テスラはなぜ日本で受け入れられたのか 70台集結オフ会で聞いたオーナーの本音と人気のワケ
米電気自動車(EV)大手テスラが日本の自動車市場で急成長を続けている。2012年に1号車を投入して以来、世界マーケットの人気に比例して、国内での販売台数を加速度的に伸ばしている。世界有数の自動車大国で、なぜテスラは受け入れられたのか。
「車だけど中に積んであるものとか全然車じゃない」
米電気自動車(EV)大手テスラが日本の自動車市場で急成長を続けている。2012年に1号車を投入して以来、世界マーケットの人気に比例して、国内での販売台数を加速度的に伸ばしている。世界有数の自動車大国で、なぜテスラは受け入れられたのか。
17日に、東京・A PIT オートバックス東雲で行われたテスラ車のオフ会には約70台が集まった。そこで、店頭を除いて初披露されたのが、テスラのモデルYだった。

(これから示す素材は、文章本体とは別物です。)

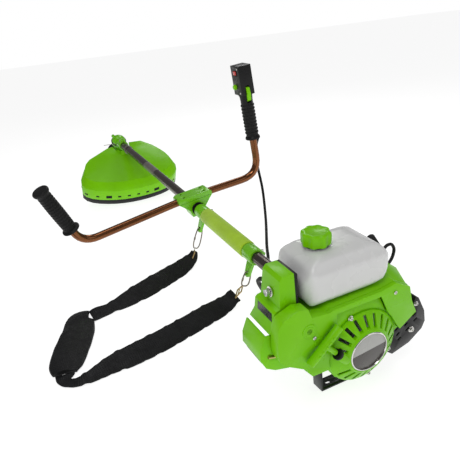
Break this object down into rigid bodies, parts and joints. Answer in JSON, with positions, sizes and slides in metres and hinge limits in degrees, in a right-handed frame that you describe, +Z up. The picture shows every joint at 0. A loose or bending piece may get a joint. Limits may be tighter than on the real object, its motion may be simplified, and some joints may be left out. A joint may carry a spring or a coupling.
{
  "type": "brush cutter",
  "caption": "Petrol brush cutter with a rear engine, straight shaft, bicycle handlebar, guarded cutting head and a carrying harness.",
  "frame": {"origin": "under the middle of the engine stand's foot, on the floor that the machine stands on", "axes": "+X from the engine along the shaft to the cutting head, level with the floor, +Y to the operator's left, +Z up"},
  "size_m": [1.6795, 0.7047, 0.5198],
  "materials": {
    "green_plastic": "glossy lime green moulding",
    "black_plastic": "satin black moulding",
    "black_rubber": "matt black rubber",
    "tank_plastic": "milky white blow-moulded tank",
    "steel": "plain steel",
    "black_steel": "black painted steel",
    "cast_metal": "die-cast aluminium",
    "bronze_tube": "brown anodised tube",
    "copper_tube": "copper brown metallic paint",
    "foam": "yellow-green foam sleeve",
    "filter_foam": "open-cell filter foam",
    "red_plastic": "red button",
    "green_metal": "lime green painted casting",
    "badge": "grey badge with no lettering",
    "webbing": "black woven webbing"
  },
  "bodies": {
    "machine": {"recoil_cover": "green_plastic", "recoil_badge": "badge", "engine_cover": "green_plastic", "crankcase": "cast_metal", "cylinder": "cast_metal", "ignition_coil": "black_plastic", "spark_plug": "steel", "plug_boot": "black_rubber", "ignition_lead": "black_rubber", "fuel_tank": "tank_plastic", "air_filter_cover": "green_plastic", "air_filter_base": "black_plastic", "air_filter_element": "filter_foam", "air_filter_screw": "steel", "carburettor": "cast_metal", "leg_guard": "green_plastic", "muffler": "steel", "muffler_guard": "black_steel", "clutch_housing": "black_plastic", "engine_stand": "black_steel", "shaft_tube": "bronze_tube", "shaft_bush": "black_plastic", "foam_sleeve": "foam", "rear_hanger": "green_metal", "front_hanger": "green_metal", "clamp_base": "green_metal", "clamp_cap": "green_metal", "handlebar": "copper_tube", "left_grip": "black_rubber", "throttle_handle": "black_plastic", "throttle_cable": "black_rubber", "gearcase": "green_metal", "guard": "green_plastic", "guard_skirt": "black_plastic", "strap_front": "webbing", "shoulder_pad": "webbing", "strap_rear": "webbing", "strap_buckle": "steel"},
    "crank": {"crankshaft": "steel", "flywheel_fan": "cast_metal", "clutch_shoes": "steel"},
    "piston": {"piston": "steel"},
    "drive": {"clutch_drum": "steel", "drive_shaft": "steel", "pinion_gear": "steel"},
    "cutting_head": {"output_gear": "steel", "trimmer_head": "black_plastic"},
    "bump_button": {"bump_knob": "black_plastic"},
    "pull_handle": {"starter_handle": "green_plastic", "starter_rope": "webbing"},
    "rope_pulley": {"starter_pulley": "black_plastic"},
    "fuel_cap": {"fuel_cap": "green_plastic"},
    "choke": {"choke_lever": "black_plastic"},
    "trigger": {"throttle_trigger": "black_plastic"},
    "lockout": {"lockout_lever": "green_plastic"},
    "stop_button": {"stop_switch": "red_plastic"},
    "rear_ring": {"rear_hook": "steel"},
    "front_ring": {"front_hook": "steel"}
  },
  "joints": [
    {"name": "crank_spin", "type": "hinge", "parent": "machine", "child": "crank", "pos_m": [0.03552, 0, 0.10719], "axis": [0.9968, 0, 0.0802], "continuous": true},
    {"name": "piston_stroke", "type": "slide", "parent": "machine", "child": "piston", "axis": [-0.0516, -0.766, 0.6407], "range_m": [-0.03, 0]},
    {"name": "head_spin", "type": "hinge", "parent": "machine", "child": "cutting_head", "pos_m": [1.54283, 0, 0.17634], "axis": [-0.5678, 0, 0.8231], "continuous": true},
    {"name": "shaft_spin", "type": "hinge", "parent": "machine", "child": "drive", "pos_m": [0.82098, 0, 0.17039], "axis": [0.9968, 0, 0.0802], "continuous": true},
    {"name": "bump_press", "type": "slide", "parent": "cutting_head", "child": "bump_button", "axis": [-0.5678, 0, 0.8231], "range_m": [0, 0.007], "stiffness_N_per_m": 900, "springref_m": -0.002},
    {"name": "pull_start", "type": "slide", "parent": "machine", "child": "pull_handle", "axis": [-0.0592, 0.6749, 0.7355], "range_m": [0, 0.7], "stiffness_N_per_m": 6, "springref_m": -0.6},
    {"name": "pulley_turn", "type": "hinge", "parent": "machine", "child": "rope_pulley", "pos_m": [-0.06735, 0, 0.09892], "axis": [0.9968, 0, 0.0802], "range_deg": [0, 1300]},
    {"name": "cap_turn", "type": "hinge", "parent": "machine", "child": "fuel_cap", "pos_m": [-0.01162, 0.047, 0.29402], "axis": [-0.0802, 0, 0.9968], "range_deg": [0, 270]},
    {"name": "choke_turn", "type": "hinge", "parent": "machine", "child": "choke", "pos_m": [0.03732, 0.086, 0.18459], "axis": [0.9968, 0, 0.0802], "range_deg": [-60, 0]},
    {"name": "trigger_pull", "type": "hinge", "parent": "machine", "child": "trigger", "pos_m": [0.66042, -0.18427, 0.45965], "axis": [-0.0325, -0.9948, 0.0962], "range_deg": [-14, 0], "stiffness_Nm_per_rad": 0.4, "springref_deg": 8.59},
    {"name": "lockout_press", "type": "hinge", "parent": "machine", "child": "lockout", "pos_m": [0.62849, -0.18341, 0.45777], "axis": [-0.0325, -0.9948, 0.0962], "range_deg": [0, 7], "stiffness_Nm_per_rad": 0.3, "springref_deg": -5.73},
    {"name": "stop_press", "type": "slide", "parent": "machine", "child": "stop_button", "axis": [-0.0325, -0.9948, 0.0962], "range_m": [0, 0.003], "stiffness_N_per_m": 700, "springref_m": -0.002},
    {"name": "rear_ring_swing", "type": "hinge", "parent": "machine", "child": "rear_ring", "pos_m": [0.32207, 0.01573, 0.08688], "axis": [-0.0274, 0.9397, 0.3409], "range_deg": [-25, 25]},
    {"name": "front_ring_swing", "type": "hinge", "parent": "machine", "child": "front_ring", "pos_m": [0.60316, 0.01573, 0.1095], "axis": [-0.0274, 0.9397, 0.3409], "range_deg": [-25, 25]}
  ],
  "couplings": [
    {"joint": "shaft_spin", "follows": "head_spin", "ratio": 1.3485},
    {"joint": "pulley_turn", "follows": "pull_start", "rad_per_m": 32.3}
  ]
}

ミッドサイズの多目的スポーツ車(SUV)で、先行発売されている欧米では好調なセールスを記録している。日本でも6月10日に受注を開始して以来、大きな反響を呼んでいるという。
テスラの特徴は、なんといっても先進性にある。装備は簡潔で必要十分。モデルYもハンドルの横に、15インチのタッチパネルが置かれているだけだ。屋根は1枚のガラスで構成され、開放感を高めている。また、床下はフラットで、後部座席も大人3人が足を伸ばしてゆったり乗車できる。収納はフロントとリア合わせて2000リットル以上と、十分なスペースを確保している。EV車であること以上に、乗り手の使い勝手が考慮されている。

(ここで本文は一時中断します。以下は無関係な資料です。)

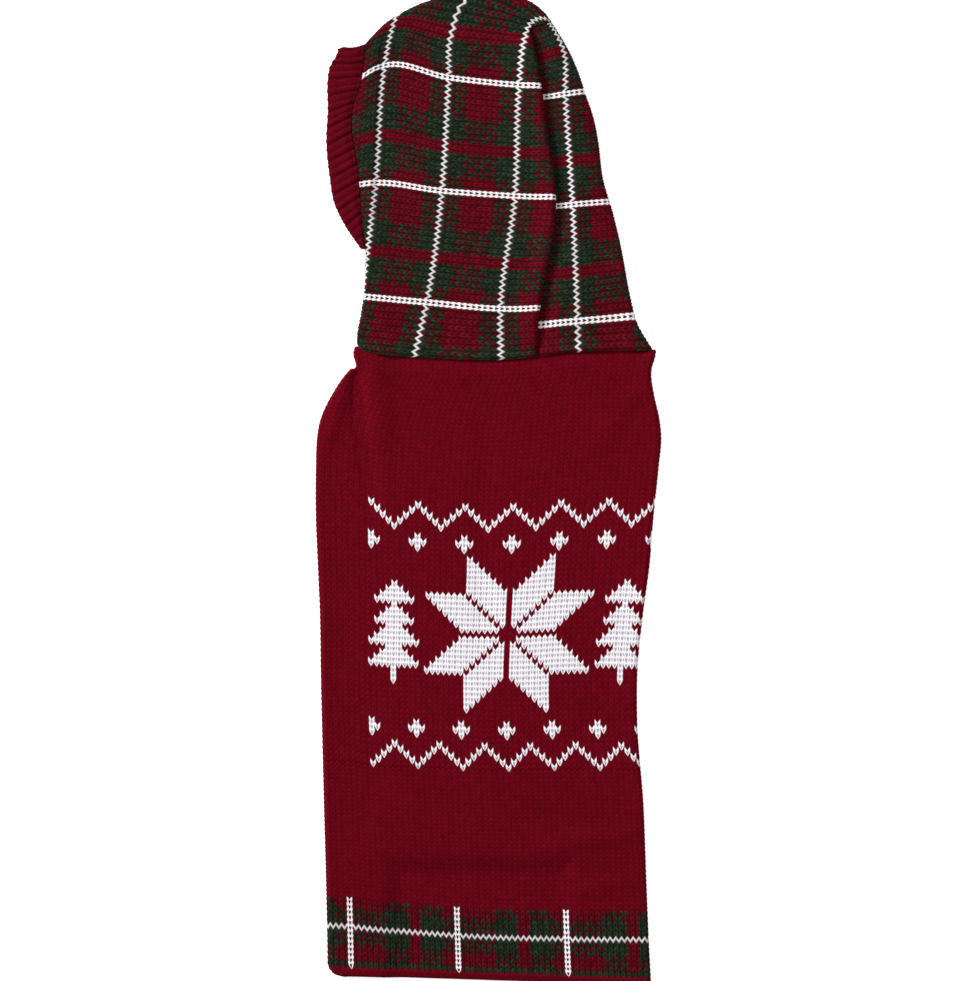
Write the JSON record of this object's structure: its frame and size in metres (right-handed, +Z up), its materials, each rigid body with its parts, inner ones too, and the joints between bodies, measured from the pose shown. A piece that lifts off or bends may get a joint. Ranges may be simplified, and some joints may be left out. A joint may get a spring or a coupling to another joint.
{
  "type": "hooded dog sweater",
  "caption": "Knitted hooded dog sweater lying flat on its belly, with a plaid hood, a ribbed face band, leg openings underneath, and a long plain back with a patterned hem.",
  "frame": {"origin": "on the surface the sweater lies on, under the middle of its bounding box", "axes": "+Y from the hem to the crown of the hood, +X to the right seen from above, +Z up out of the back"},
  "size_m": [0.2241, 0.6437, 0.0073],
  "materials": {
    "red_knit": "soft matt plain knit in acrylic yarn",
    "plaid_knit": "soft matt knit in red, green and white yarn",
    "red_rib": "soft matt ribbed knit in acrylic yarn"
  },
  "bodies": {
    "root": {"back_panel": "red_knit", "belly_panel": "red_knit", "leg_band_left": "red_rib", "leg_band_right": "red_rib", "hood_panel": "plaid_knit", "face_rib": "red_rib"}
  },
  "joints": []
}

ただ、いくら性能がよくても、日本で受け入れられるかどうかは別だ。かつてアメ車といえば、燃費が悪い、壊れやすいのイメージがついた。日本から撤退した外国車メーカーは枚挙にいとまがない。特にモノづくりに置いて、日本人の見る目が厳しいことはよく知られている。

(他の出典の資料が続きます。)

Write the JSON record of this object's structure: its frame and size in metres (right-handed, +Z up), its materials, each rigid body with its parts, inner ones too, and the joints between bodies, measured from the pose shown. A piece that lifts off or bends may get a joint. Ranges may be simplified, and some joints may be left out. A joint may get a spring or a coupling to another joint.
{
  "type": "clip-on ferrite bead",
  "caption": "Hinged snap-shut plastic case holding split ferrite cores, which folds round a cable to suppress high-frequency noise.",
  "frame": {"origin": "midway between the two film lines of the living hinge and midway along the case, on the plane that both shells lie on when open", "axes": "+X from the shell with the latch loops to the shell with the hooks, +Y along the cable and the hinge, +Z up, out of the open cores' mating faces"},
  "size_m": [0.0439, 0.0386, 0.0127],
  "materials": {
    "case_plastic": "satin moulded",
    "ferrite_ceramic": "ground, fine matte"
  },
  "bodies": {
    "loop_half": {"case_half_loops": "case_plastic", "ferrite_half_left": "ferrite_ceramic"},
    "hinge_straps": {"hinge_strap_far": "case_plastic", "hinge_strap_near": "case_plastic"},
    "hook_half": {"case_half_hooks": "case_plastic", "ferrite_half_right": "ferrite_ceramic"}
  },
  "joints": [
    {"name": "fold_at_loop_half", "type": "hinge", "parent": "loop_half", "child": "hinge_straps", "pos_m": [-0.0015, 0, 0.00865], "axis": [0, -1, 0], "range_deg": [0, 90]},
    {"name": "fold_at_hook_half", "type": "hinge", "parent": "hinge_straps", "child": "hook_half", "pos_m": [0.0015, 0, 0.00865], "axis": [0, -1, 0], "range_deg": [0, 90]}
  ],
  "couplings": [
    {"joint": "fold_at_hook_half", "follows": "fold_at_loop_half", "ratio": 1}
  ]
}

しかし、テスラには当てはまっていない。本格的な普及はこれからとはいえ、08年にアップルのiPhone(アイフォーン)が日本に上陸して、瞬く間に席巻したかように“黒船”としての存在感を増している。
いったいなぜ、受け入れられたのか。
実際に、複数のテスラオーナーに聞くと、「もう何も不満はないです。非常に乗りやすい」「全然違う。車だけど中に積んであるものとか全然車じゃない」「走りも楽しい」といった声が上がった。振動も少なく、運転しやすいようだ。逆にデメリットを挙げてもらうと、「塗装のクオリティーがちょっと……」「ナビだけ。平気で狭い道を案内される」との指摘があった。
洗練された流線形のフォルムは無駄がなく、空気抵抗を減らして航続距離を増やすための設計が考え抜かれている。内装も近未来的。タッチパネルにはナビのほか、周辺の車やバイク、人、路面のサインが可視化され、定期的にアップデートされる。アプリと連動すれば、愛車の状況が手に取るように分かる。こうした細かい技術やサービスが、運転に慣れた日本人ドライバーの心をつかんでいると言える。オートパイロットと呼ばれる運転補助機能も評価が高く、特に長距離の運転ストレスを軽減するという。
そして、維持費の安さだ。ウクライナ情勢の影響もあり、世界的に物価が高騰する中、ガソリン代が高止まりしている。事情に詳しい関係者は、「アメ車なんだけど、大排気量ではなく、エネルギー効率が最優先に考えられている。ランニングコストや維持費も圧倒的に安い。従来の車の5分の1から10分の1くらい。交換部品も少ないので、車検もしやすいメリットがある」と話す。家計に優しく、環境にも配慮した車が、今後、日本でもさらに市民権を得ていくのは必然のようだ。従来モデルは1000万円を超え、裕福層が乗る車の印象があったが、モデル3の登場で価格面も抑えられている。
ガソリン車からEV車へ、各国の自動車メーカーが開発にしのぎを削っている。ライバル社の追い上げが激化する中、先行するテスラはどこまでシェアを拡大するのか。日本における動向にも注目が集まっている。